The problem isn't workload — it's boundaries. Set client communication hours (e.g., 9-5, Mon-Fri). Use async communication (email, Loom) instead of real-time (calls, Slack). Charge enough that you can say no to bad-fit clients. The Client Boundaries and Capacity Planning playbooks cover the tactical steps.
What's the minimum financial system I need on day 1?
Separate bank account. Simple invoicing tool (Wave is free). Spreadsheet tracking income, expenses, and tax set-aside. That's it. Add bookkeeping software when you hit $5K/month. Add an accountant when you hit $10K/month.
How do I handle scope creep without upsetting clients?
Catch it the moment it happens. "Happy to do that — it's outside the original scope, so let me send a quick change order with the additional investment." Said calmly and immediately, this works 90% of the time. Said after you've already done the work, it works 0% of the time. See Scope Control and Change Order.

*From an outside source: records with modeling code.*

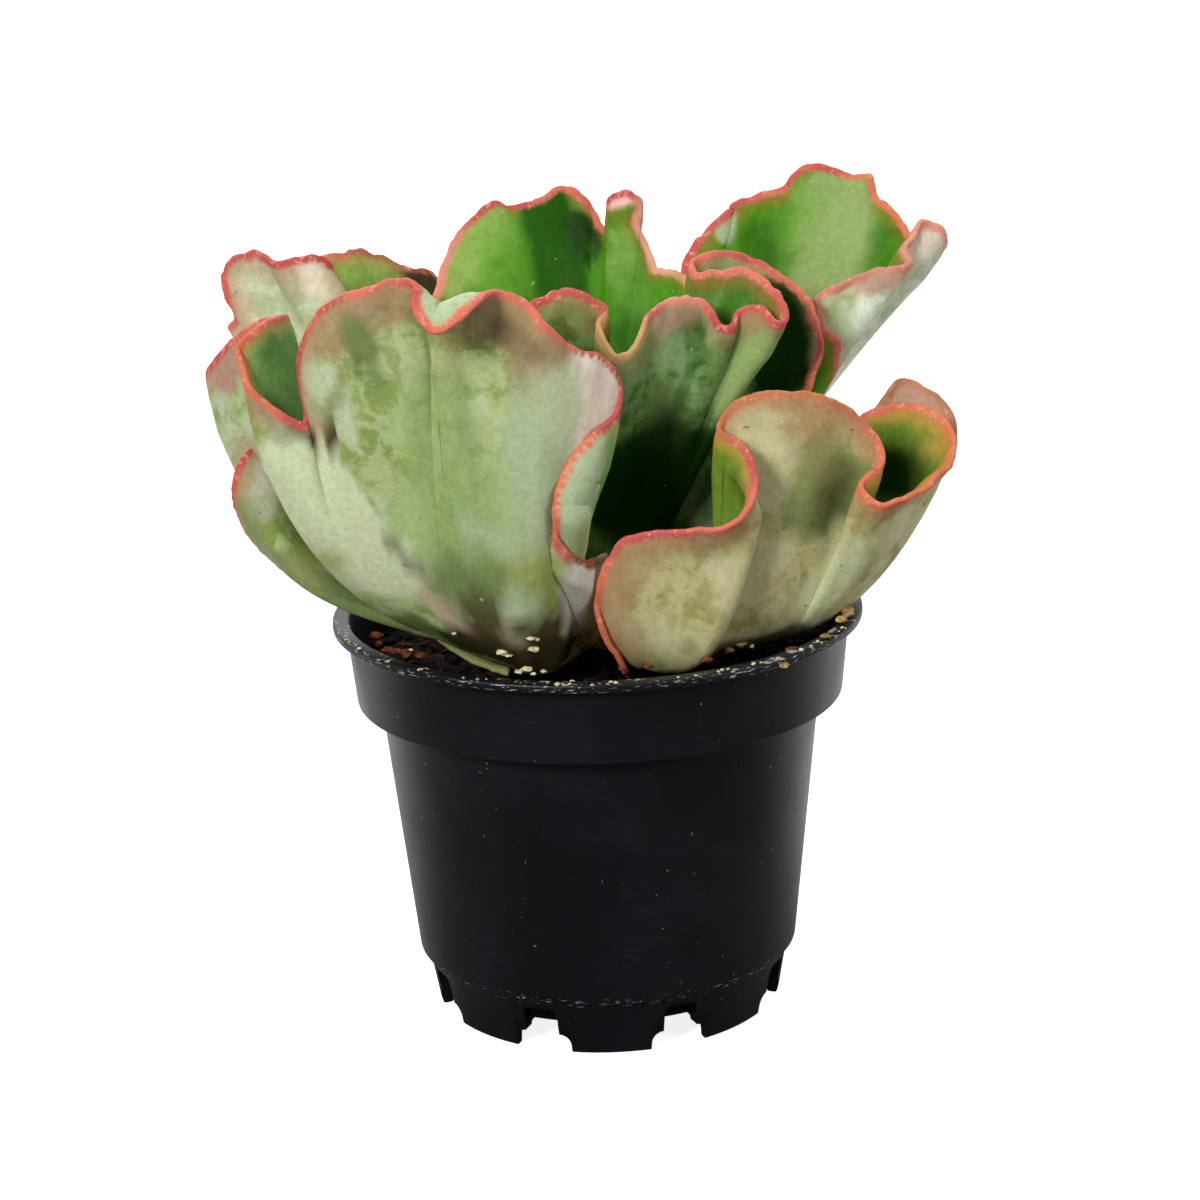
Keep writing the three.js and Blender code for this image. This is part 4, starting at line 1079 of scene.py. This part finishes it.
def ring_body(name, rings, low_tip, high_tip):
    """A closed body from rings of points, the first one at its low tip and the last one at its high tip."""
    segments = len(rings[0])
    points = np.vstack(rings + [[low_tip], [high_tip]])
    top = (len(rings) - 1) * segments
    low_place, high_place = len(points) - 2, len(points) - 1
    faces = []
    for k in range(segments):
        after = (k + 1) % segments
        for low in range(0, top, segments):
            high = low + segments
            faces.append((high + k, low + k, low + after, high + after))
        faces.append((low_place, after, k))
        faces.append((high_place, top + k, top + after))
    return new_object(name, points, faces)


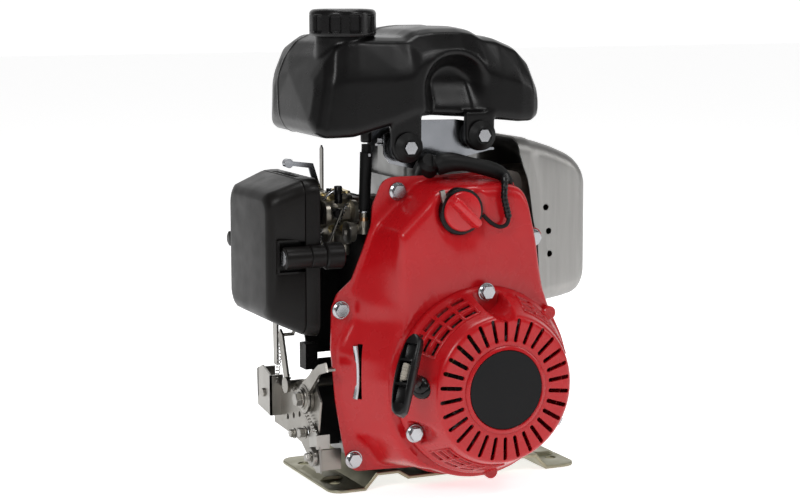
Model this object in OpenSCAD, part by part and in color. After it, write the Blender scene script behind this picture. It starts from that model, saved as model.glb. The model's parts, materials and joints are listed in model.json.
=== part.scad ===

When should I hire my first contractor?
When you're turning away work because you're at capacity, AND you have documented processes. Hiring before documentation means you'll spend more time managing than the contractor saves. Hire for administrative or repeatable tasks first — bookkeeping, scheduling, data entry — before you hire for client delivery.
How do I take a real vacation?
Plan it 3 months out. Warn clients 4 weeks ahead. Set up an autoresponder and a backup contact for emergencies (a trusted peer, not an employee). Batch-schedule any content or social posts. The Backup Operator Plan covers the full checklist.